======== Information shown ========

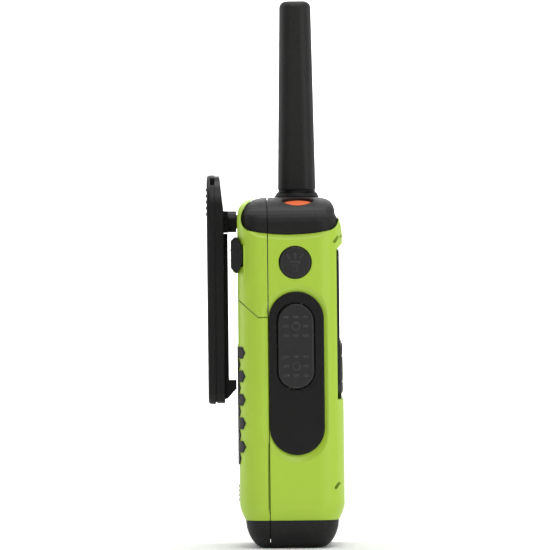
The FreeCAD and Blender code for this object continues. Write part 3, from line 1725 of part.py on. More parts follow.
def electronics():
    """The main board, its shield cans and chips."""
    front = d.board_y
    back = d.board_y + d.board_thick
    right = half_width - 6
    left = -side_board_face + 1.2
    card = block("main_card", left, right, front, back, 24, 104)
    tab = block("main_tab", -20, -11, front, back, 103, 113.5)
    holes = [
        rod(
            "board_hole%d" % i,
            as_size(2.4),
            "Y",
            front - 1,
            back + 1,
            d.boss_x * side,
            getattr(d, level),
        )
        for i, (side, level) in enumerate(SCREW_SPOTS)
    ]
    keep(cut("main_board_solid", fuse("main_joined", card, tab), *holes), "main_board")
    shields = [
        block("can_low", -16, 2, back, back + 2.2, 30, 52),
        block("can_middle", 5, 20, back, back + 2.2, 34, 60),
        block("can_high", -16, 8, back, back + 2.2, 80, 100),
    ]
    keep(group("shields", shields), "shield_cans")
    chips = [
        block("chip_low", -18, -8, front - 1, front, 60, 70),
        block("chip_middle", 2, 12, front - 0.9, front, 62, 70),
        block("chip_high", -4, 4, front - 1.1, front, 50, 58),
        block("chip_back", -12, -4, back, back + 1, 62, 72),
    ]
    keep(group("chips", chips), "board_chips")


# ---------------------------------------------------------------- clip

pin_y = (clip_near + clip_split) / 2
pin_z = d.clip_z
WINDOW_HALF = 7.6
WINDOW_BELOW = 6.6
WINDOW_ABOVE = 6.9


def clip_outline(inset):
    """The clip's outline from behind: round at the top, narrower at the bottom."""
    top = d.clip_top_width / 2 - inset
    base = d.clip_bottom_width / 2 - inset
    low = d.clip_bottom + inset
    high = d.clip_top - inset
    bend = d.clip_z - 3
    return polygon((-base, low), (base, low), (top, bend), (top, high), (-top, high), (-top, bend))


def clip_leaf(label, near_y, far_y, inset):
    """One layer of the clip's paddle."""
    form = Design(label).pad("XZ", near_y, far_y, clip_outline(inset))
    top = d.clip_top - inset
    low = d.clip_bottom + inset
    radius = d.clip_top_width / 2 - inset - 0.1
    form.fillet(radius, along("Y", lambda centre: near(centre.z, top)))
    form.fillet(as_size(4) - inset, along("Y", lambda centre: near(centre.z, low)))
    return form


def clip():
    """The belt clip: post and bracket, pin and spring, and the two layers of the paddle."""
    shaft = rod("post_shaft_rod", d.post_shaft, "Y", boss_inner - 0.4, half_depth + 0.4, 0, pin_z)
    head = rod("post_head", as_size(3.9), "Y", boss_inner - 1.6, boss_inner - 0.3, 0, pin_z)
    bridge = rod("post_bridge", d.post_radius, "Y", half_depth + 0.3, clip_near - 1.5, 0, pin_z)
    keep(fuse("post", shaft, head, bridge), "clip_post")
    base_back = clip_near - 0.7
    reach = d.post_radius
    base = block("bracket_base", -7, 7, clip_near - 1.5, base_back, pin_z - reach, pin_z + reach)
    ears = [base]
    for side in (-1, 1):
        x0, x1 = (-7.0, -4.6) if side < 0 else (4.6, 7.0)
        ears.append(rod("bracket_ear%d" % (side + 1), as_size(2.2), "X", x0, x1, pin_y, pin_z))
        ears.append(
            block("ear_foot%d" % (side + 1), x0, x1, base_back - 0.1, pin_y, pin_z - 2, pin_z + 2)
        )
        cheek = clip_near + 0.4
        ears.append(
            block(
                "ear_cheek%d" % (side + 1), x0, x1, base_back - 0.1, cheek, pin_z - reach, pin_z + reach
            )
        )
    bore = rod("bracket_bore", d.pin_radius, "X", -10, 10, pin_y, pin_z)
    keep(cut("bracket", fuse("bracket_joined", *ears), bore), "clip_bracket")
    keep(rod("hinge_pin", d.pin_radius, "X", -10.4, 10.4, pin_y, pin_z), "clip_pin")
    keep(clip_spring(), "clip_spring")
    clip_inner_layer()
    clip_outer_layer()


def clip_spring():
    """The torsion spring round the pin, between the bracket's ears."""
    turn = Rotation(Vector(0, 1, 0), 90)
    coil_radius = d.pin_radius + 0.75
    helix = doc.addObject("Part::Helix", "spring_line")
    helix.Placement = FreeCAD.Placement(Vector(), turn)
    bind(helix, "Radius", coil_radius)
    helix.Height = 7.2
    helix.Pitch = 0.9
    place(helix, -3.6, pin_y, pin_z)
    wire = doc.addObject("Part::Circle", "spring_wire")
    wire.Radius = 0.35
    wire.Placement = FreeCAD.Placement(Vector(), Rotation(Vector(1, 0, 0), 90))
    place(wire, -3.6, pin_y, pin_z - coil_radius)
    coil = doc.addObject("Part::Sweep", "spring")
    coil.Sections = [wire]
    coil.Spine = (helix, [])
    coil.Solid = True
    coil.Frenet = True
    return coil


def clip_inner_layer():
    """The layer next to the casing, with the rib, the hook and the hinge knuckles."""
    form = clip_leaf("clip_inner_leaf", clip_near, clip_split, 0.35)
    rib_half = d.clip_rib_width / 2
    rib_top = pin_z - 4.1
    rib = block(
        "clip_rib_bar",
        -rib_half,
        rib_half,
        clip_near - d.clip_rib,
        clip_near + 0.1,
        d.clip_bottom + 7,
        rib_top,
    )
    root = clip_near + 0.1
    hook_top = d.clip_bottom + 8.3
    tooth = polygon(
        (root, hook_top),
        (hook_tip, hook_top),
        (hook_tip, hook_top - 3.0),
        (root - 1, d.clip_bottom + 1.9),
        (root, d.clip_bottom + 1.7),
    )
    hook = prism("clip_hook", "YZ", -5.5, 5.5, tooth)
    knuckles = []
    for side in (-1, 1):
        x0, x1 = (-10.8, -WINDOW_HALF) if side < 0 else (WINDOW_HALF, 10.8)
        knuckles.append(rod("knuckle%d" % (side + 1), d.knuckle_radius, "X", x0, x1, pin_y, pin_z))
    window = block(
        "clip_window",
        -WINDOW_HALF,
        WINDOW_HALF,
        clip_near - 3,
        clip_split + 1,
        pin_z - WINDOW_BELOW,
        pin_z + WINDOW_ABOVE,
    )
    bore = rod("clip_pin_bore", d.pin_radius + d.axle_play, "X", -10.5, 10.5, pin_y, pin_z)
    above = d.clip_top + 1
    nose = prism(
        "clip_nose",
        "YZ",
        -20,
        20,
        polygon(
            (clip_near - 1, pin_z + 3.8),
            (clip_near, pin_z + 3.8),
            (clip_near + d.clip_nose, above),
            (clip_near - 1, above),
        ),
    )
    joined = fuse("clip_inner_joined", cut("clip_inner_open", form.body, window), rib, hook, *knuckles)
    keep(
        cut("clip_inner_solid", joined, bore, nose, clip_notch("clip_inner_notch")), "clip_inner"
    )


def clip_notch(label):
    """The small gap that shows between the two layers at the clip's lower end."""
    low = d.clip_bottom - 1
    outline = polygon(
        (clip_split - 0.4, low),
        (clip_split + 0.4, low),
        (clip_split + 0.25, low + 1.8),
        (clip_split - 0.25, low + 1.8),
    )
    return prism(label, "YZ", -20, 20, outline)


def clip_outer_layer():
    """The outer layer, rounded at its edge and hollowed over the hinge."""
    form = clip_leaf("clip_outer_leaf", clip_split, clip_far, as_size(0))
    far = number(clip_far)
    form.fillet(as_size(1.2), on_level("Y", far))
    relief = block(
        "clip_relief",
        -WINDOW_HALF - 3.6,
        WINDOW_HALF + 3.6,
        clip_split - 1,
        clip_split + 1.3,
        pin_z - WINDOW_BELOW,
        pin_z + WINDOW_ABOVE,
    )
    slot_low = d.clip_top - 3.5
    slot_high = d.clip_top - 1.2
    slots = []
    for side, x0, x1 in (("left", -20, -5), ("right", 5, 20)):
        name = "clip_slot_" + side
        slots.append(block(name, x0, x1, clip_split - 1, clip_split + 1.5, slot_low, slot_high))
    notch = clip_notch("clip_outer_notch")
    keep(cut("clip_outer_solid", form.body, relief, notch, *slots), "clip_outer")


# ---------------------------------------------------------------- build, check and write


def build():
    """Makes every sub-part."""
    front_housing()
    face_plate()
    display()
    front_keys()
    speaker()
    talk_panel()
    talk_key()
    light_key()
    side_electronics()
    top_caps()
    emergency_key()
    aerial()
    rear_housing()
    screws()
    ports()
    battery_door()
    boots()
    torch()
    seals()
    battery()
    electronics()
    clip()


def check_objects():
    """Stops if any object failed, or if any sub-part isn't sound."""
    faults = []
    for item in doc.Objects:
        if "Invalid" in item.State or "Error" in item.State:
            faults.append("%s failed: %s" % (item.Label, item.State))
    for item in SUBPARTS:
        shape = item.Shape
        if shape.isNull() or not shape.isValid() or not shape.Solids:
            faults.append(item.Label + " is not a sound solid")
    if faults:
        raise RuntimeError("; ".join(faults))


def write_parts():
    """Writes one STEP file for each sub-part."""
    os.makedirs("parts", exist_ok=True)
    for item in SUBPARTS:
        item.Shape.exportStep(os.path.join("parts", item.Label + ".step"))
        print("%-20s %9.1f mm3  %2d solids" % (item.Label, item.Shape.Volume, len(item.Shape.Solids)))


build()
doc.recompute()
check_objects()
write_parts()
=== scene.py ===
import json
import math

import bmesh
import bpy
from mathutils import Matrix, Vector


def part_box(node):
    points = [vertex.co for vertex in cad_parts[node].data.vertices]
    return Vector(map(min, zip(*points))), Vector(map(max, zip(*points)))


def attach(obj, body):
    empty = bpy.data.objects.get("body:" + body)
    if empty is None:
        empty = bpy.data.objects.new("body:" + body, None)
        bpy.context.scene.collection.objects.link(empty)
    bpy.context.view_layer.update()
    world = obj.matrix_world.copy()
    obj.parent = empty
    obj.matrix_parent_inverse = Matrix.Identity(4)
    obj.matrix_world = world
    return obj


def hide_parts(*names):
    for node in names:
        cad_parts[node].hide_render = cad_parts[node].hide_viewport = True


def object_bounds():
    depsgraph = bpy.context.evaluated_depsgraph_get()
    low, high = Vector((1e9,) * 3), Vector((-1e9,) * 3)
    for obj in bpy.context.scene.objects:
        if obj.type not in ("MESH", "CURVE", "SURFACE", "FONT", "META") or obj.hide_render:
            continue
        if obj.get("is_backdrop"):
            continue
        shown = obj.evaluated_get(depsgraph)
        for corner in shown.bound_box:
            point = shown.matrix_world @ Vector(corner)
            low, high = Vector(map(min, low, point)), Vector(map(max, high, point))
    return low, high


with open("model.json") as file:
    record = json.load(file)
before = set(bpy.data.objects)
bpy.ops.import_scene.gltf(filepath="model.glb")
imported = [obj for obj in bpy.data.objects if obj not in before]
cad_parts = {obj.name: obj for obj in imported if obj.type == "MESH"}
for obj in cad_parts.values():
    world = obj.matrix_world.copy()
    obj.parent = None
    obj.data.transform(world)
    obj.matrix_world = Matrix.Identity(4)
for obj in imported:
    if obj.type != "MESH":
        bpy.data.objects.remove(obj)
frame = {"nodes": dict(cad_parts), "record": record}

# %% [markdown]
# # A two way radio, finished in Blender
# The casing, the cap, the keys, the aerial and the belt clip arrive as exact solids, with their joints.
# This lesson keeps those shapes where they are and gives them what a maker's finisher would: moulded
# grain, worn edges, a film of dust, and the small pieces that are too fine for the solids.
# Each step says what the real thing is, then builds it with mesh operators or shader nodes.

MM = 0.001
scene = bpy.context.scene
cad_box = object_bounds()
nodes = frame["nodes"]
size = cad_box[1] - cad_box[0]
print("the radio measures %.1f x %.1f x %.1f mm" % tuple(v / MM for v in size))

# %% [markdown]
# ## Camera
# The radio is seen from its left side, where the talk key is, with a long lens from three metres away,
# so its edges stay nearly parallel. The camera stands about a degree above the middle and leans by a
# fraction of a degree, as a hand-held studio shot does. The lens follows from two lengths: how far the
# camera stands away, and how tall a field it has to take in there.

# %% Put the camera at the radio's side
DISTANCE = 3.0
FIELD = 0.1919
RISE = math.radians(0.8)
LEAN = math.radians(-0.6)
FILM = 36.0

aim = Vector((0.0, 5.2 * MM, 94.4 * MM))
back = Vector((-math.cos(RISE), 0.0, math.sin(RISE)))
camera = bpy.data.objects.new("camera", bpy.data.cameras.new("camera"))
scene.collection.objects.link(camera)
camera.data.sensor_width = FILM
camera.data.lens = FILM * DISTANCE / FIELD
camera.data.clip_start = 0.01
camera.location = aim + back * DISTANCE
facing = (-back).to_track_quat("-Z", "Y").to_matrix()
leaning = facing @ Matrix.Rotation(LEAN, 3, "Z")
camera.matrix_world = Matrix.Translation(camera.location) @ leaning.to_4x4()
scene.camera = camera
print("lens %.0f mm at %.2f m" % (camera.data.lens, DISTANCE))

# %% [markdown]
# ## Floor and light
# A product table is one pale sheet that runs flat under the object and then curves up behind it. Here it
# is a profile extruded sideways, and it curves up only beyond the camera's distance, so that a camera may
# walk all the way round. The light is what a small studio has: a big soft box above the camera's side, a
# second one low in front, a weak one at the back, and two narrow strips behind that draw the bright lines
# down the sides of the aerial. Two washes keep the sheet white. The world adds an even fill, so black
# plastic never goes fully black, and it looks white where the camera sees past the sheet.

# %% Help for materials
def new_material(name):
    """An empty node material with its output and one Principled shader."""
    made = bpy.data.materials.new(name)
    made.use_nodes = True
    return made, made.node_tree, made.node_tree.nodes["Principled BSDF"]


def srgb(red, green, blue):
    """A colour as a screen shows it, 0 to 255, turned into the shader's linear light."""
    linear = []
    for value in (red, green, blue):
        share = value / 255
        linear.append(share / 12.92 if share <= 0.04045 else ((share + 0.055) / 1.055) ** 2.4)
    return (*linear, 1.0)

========

Your instructions
What is wanted is an exact copy of the lines from the line containing "check and write" to the line containing "low, high = Vector((1e9,)", both lines included, and of no other line.

Full answer
# ---------------------------------------------------------------- build, check and write


def build():
    """Makes every sub-part."""
    front_housing()
    face_plate()
    display()
    front_keys()
    speaker()
    talk_panel()
    talk_key()
    light_key()
    side_electronics()
    top_caps()
    emergency_key()
    aerial()
    rear_housing()
    screws()
    ports()
    battery_door()
    boots()
    torch()
    seals()
    battery()
    electronics()
    clip()


def check_objects():
    """Stops if any object failed, or if any sub-part isn't sound."""
    faults = []
    for item in doc.Objects:
        if "Invalid" in item.State or "Error" in item.State:
            faults.append("%s failed: %s" % (item.Label, item.State))
    for item in SUBPARTS:
        shape = item.Shape
        if shape.isNull() or not shape.isValid() or not shape.Solids:
            faults.append(item.Label + " is not a sound solid")
    if faults:
        raise RuntimeError("; ".join(faults))


def write_parts():
    """Writes one STEP file for each sub-part."""
    os.makedirs("parts", exist_ok=True)
    for item in SUBPARTS:
        item.Shape.exportStep(os.path.join("parts", item.Label + ".step"))
        print("%-20s %9.1f mm3  %2d solids" % (item.Label, item.Shape.Volume, len(item.Shape.Solids)))


build()
doc.recompute()
check_objects()
write_parts()
=== scene.py ===
import json
import math

import bmesh
import bpy
from mathutils import Matrix, Vector


def part_box(node):
    points = [vertex.co for vertex in cad_parts[node].data.vertices]
    return Vector(map(min, zip(*points))), Vector(map(max, zip(*points)))


def attach(obj, body):
    empty = bpy.data.objects.get("body:" + body)
    if empty is None:
        empty = bpy.data.objects.new("body:" + body, None)
        bpy.context.scene.collection.objects.link(empty)
    bpy.context.view_layer.update()
    world = obj.matrix_world.copy()
    obj.parent = empty
    obj.matrix_parent_inverse = Matrix.Identity(4)
    obj.matrix_world = world
    return obj


def hide_parts(*names):
    for node in names:
        cad_parts[node].hide_render = cad_parts[node].hide_viewport = True


def object_bounds():
    depsgraph = bpy.context.evaluated_depsgraph_get()
    low, high = Vector((1e9,) * 3), Vector((-1e9,) * 3)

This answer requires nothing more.